On her first full day of work, Sarah arrives at her office to find it being packed up by Milo Beeber. He explains that the Human Resources manager who promoted Sarah got fired, and Milo transferred in from corporate headquarters. Sarah consigns herself to being Milo's secretary. Charmaine coaches Sarah to go along with Milo's inevitable sexual advances as a way to get ahead. After a working dinner, Sarah goes back to Milo's apartment. She is horrified to find out that he is engaged and tries to ward off his advances. Milo chases her up a portable ladder. When Sarah shoves him away, Milo falls backwards and is impaled on an umbrella.

Sarah does not report his death and is promoted to Milo's position. Another executive at Judge, Nan Wilder confronts Sarah about Milo's death. Milo had texted Nan a picture of Sarah at his apartment. Knowing that Nan could report her to the police, Sarah decides to push her in front of an oncoming subway train. She soon receives a faxed picture showing her standing behind Nan on the subway platform. Believing that fax came from Pierre JeJeune, Sarah electrocutes him by activating the office's sprinkler system while Pierre is Xeroxing his butt in a kinky sex game.

Promoted into Pierre's position, Judge sends in a consultant, Morty Wickham, to help Sarah get a handle on her new job. Morty was Pierre's protege, and when he embarrasses Sarah at a corporate event, she decides to kill him. She severs the gas line to Morty's oven, and when he tries to light a bong, his house explodes. The string of deaths at Judge are being investigated by Detective Sergeant Bill Malloy who is also boarding at Sarah and Claire's house. Sarah and Malloy have begun dating, but she worries that he might be closing in on her.

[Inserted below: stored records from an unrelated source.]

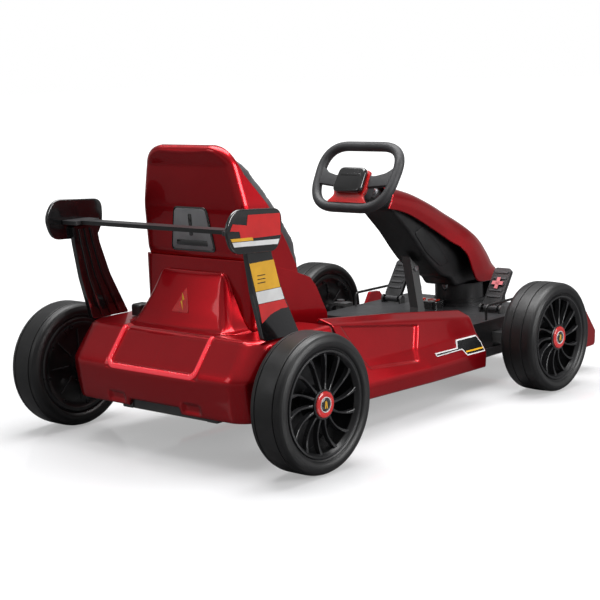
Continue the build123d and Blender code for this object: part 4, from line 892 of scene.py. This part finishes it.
def build_wheel(end, side_name):
    """Tyre, rim with bladed spokes and closed back, and hub cap of one wheel."""
    side = 1 if side_name == "left" else -1
    rear = end == "rear"
    x = 0.0 if rear else WHEELBASE
    y = 341.5 if rear else 336.0
    tyre_r, half, rim_r, groove = (133.0, 40.0, 102.0, 22.0) if rear else (123.0, 44.0, 95.0, 14.0)
    body = f"wheel_{end}_{side_name}"
    key = f"{end}_{side_name}"

    outer = [
        (half - 8.5, rim_r + 0.3), (half - 7, rim_r + 3.5), (half - 4.2, rim_r + 5), (half - 2.2, rim_r + 7.5),
        (half - 0.8, rim_r + 11), (half - 0.2, rim_r + 14.5), (half - 0.9, rim_r + 18), (half - 2.6, tyre_r - 8),
        (half - 5.4, tyre_r - 4.6), (half - 9.5, tyre_r - 2.2), (half - 14.5, tyre_r - 1.0),
        (groove + 1.8, tyre_r - 0.4), (groove + 1.3, tyre_r - 0.7), (groove + 1.0, tyre_r - 2.6),
        (groove - 1.0, tyre_r - 2.6), (groove - 1.3, tyre_r - 0.5), (groove - 1.8, tyre_r - 0.15), (0, tyre_r),
    ]
    profile = np.array(outer + [(-w, r) for w, r in outer[-2::-1]])
    fine = np.concatenate([profile[:1], resample(profile, 190)[1:-1], profile[-1:]])
    tyre = lathe(f"tyre_{key}_skin", fine, x, y, tyre_r, side)
    finish_piece(tyre, "tyre", body, [f"tyre_{key}"])

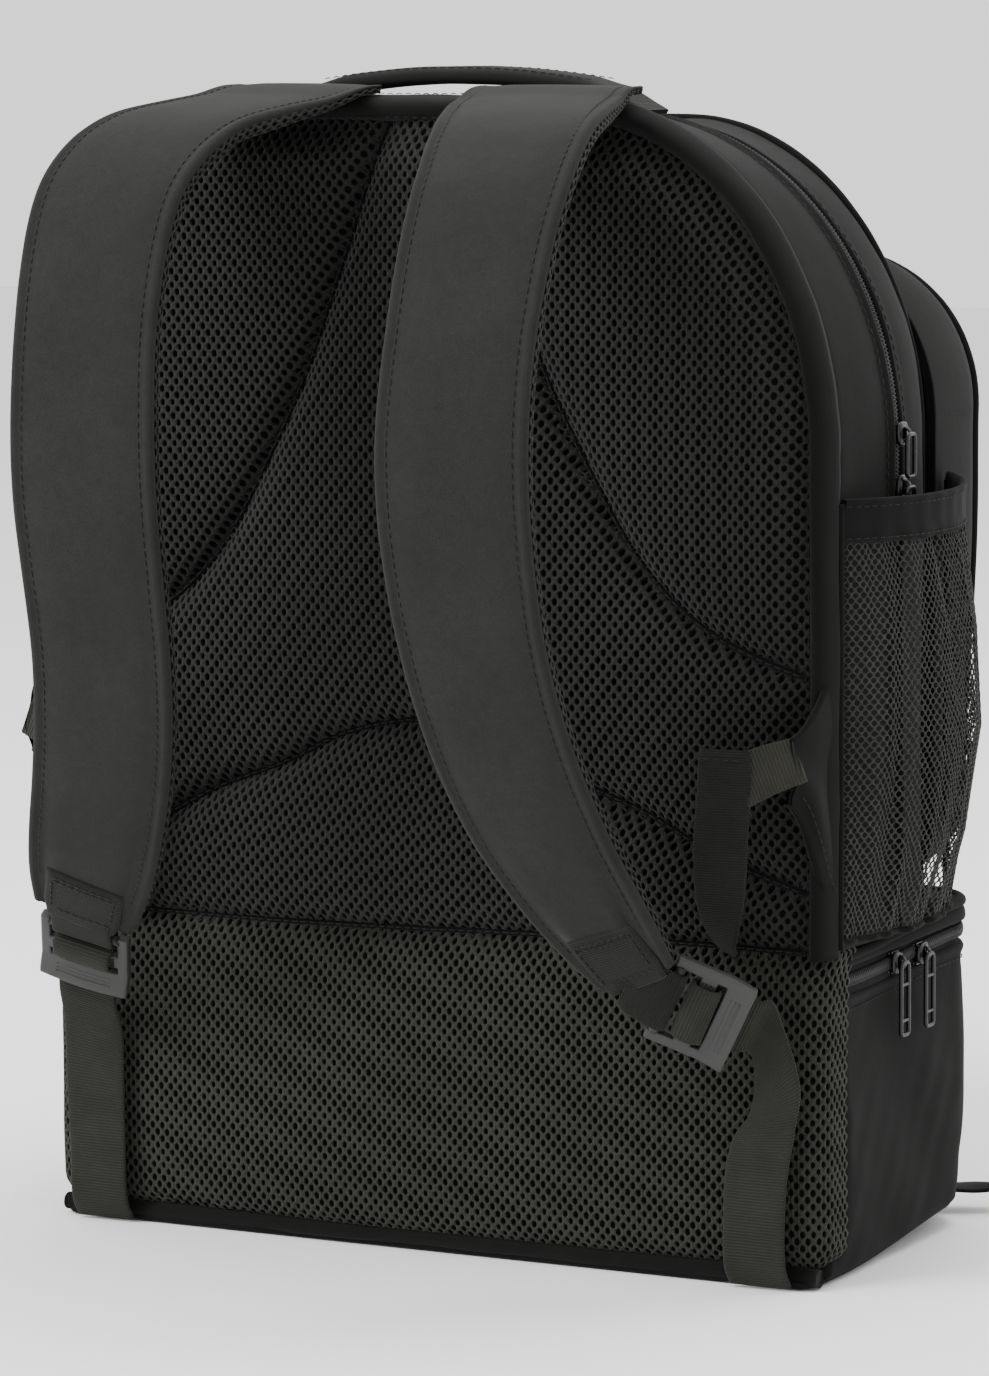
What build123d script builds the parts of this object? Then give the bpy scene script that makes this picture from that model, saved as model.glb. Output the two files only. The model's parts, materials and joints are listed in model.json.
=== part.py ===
from build123d import *
import os

os.makedirs("parts", exist_ok=True)

# ---------------------------------------------------------------------------
# Racket backpack. Millimetres, +Z up. Origin under the middle of the bag on
# the ground plane. +X is the right side seen from the wearer's side, the back
# panel (wearer's side) faces -Y and the front pocket faces +Y.
# ---------------------------------------------------------------------------

# back panel and main compartment
half_width = 164.0
panel_top = 432.0
corner_rx = 104.0
corner_ry = 128.0
panel_bottom = 10.5
shoe_seam_z = 123.0
pad_face = 14.0          # how far the quilted pads stand out of the panel
groove = 3.0             # width of the sewn channels
piping = 8.0
wall = 2.5
zip_y = 53.0             # plane of the main zip
main_front_y = 100.0
main_front_inset = 10.0
zip_end_z = 277.5        # both ends of the main zip
tape_thick = 1.0
tape_width = 12.0
coil_width = 5.0
coil_thick = 1.4

# front pocket
pocket_half_width = 157.0
pocket_bottom = 132.0
pocket_top = 378.0
pocket_front_y = 181.0
pocket_zip_z = 318.0

# shoe compartment
shoe_half_width = 161.0
shoe_front_y = 142.0
shoe_corner = 26.0
shoe_bottom = 2.4
shoe_zip_z = 112.0
shoe_top = 120.0

# side mesh pockets
net_bottom = 127.0
hem_bottom = 273.0
hem_top = 288.0
net_wall = 1.5

# webbing and straps
webbing = 25.0
webbing_thick = 1.5
strap_hinge_y = 4.0
strap_hinge_z = 434.5

# grab handle
handle_y = 33.0
handle_width = 24.0
handle_half_span = 63.0
handle_top = 443.6
handle_thick = 7.4

# zip sliders and pulls
slider_length = 9.0
slider_width = 8.0
pull_wire = 0.8          # half the wire's thickness
pull_width = 8.2
bail_outer = 2.3
bail_inner = 1.5

pieces = {}


def panel_outline(inset, bottom, top_inset=None):
    """Face of the back panel's outline: straight sides, elliptical shoulders."""
    ti = inset if top_inset is None else top_inset
    w = half_width - inset
    rx, ry = corner_rx - inset, corner_ry - ti
    cx, cz = w - rx, panel_top - corner_ry
    with BuildLine() as edge:
        Line((-w, bottom), (-w, cz))
        EllipticalCenterArc((-cx, cz), rx, ry, start_angle=90, arc_size=90)
        Line((-cx, cz + ry), (cx, cz + ry))
        EllipticalCenterArc((cx, cz), rx, ry, start_angle=0, arc_size=90)
        Line((w, cz), (w, bottom))
        Line((w, bottom), (-w, bottom))
    make_face(edge.edges())


def plane_y(y):
    """Vertical plane at y, normal to -Y, local axes X and Z."""
    return Plane(origin=(0, y, 0), x_dir=(1, 0, 0), z_dir=(0, -1, 0))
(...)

She decides that she needs a fall guy and settles for Joshua Nether. She seduces Joshua and gains access to his personal information, which she uses to set up dummy accounts. Sarah embezzles money from Judge through the dummy accounts, setting everything up to look like Joshua is to blame. Malloy happens to see Sarah and Joshua leaving a restaurant after one of their dates and is heartbroken. When Malloy confronts Sarah about her betrayal, she thinks he is referring to the murders she has committed. She realizes he is referring to Joshua, and they reconcile.

After she poisons Joshua, Sarah is blackmailed by someone who claims that she knows about the embezzled money. Sarah quickly plots out who could be extorting her and various ways to kill them. She even poisons a jug of bottled water belonging to Mr. Ormsby, just in case (marking it with an x). It turns out that Charmaine is blackmailing Sarah. She was jealous of Sarah's promotion, and she was secretly behind most of the events that led Sarah to commit the series of murders. During their confrontation, Charmaine ends up chasing Sarah to the top of a bell tower, where Sarah causes Charmaine to fall to her death.

Thinking her troubles are behind her, Sarah gets engaged to Malloy and decides to try and do good deeds to balance out what she's done. At work, she asks L.J., her assistant, for a glass of water while she writes him a letter of recommendation. As she sips the water, L.J. explains that he had to get the water from Ormsby's office, and Sarah realizes the likelihood that it is the bottle which she'd poisoned. Asking L.J. to check if that bottle had an x marked on its cap, she nervously waits for his reply, while pondering the notion of karma and people getting what they deserve.

==Release==
The film was released on DVD by Inception Media Group on September 27, 2011.